If the elected officials of Romania care about education, they need to consult with the educators who have spent decades dealing with patriarchy and misogyny in their research in eliminating all the forms of gender discrimination present in the content, methodologies, theories, and pedagogy currently present in much of Romanian education. Those experts, with prominent peer reviewed publications, have been writing about this for more than a decade. But those voices are being discounted and explicitly criminalized moving into the future. Just because one Senator trained as a theologian (Cristian-Vasile Lungu, who initiate the amendment) is offended by gender studies, it doesn’t follow that his opinions are based on any kind of scientific evidence. In fact, his opinion flies in the face of scientific consensus in most societies that are not theocracies or autocracies and where gender studies has developed as a field. Ignorance and censorship has never produced progress. It won’t this time, either. But it will start a war in which the politicians who passed this law will have been the first to act as political proselytizers in the name of stopping proselytizing.

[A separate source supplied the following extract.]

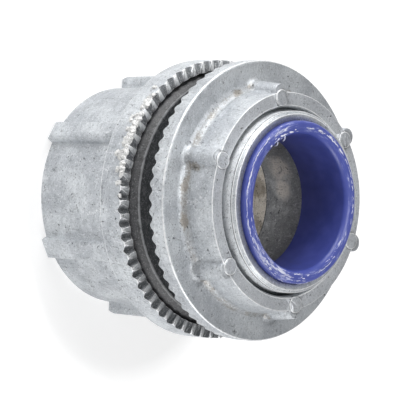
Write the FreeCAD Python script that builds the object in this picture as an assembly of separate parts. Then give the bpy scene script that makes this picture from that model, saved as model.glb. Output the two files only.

President Iohannis should go a lot further than refusing to sign this law. He needs to assemble a task force made of people who have the necessary experience for such a complex task, those with the training and commitment to this important goal for Romanian society into the future. There is a rich community of people who have dedicated their entire successful scholarly careers and/or professional lives to better understanding and especially improving gender relations in our society through education and policy making. And a serious, national discussion about this issue needs to follow, where experts on the matters at hand, and not dilletantes who have done little if any self-educating on the matter, sit at the head of the table. If Iohannis actually cares about all the people who live in Romania, and is truly serious about leading a Romania that is a mature democracy among other mature democracies, then now is the time for him to demonstrate it.

Maria Bucur is the John W. Hill Chair of European History, Indiana University, Bloomington.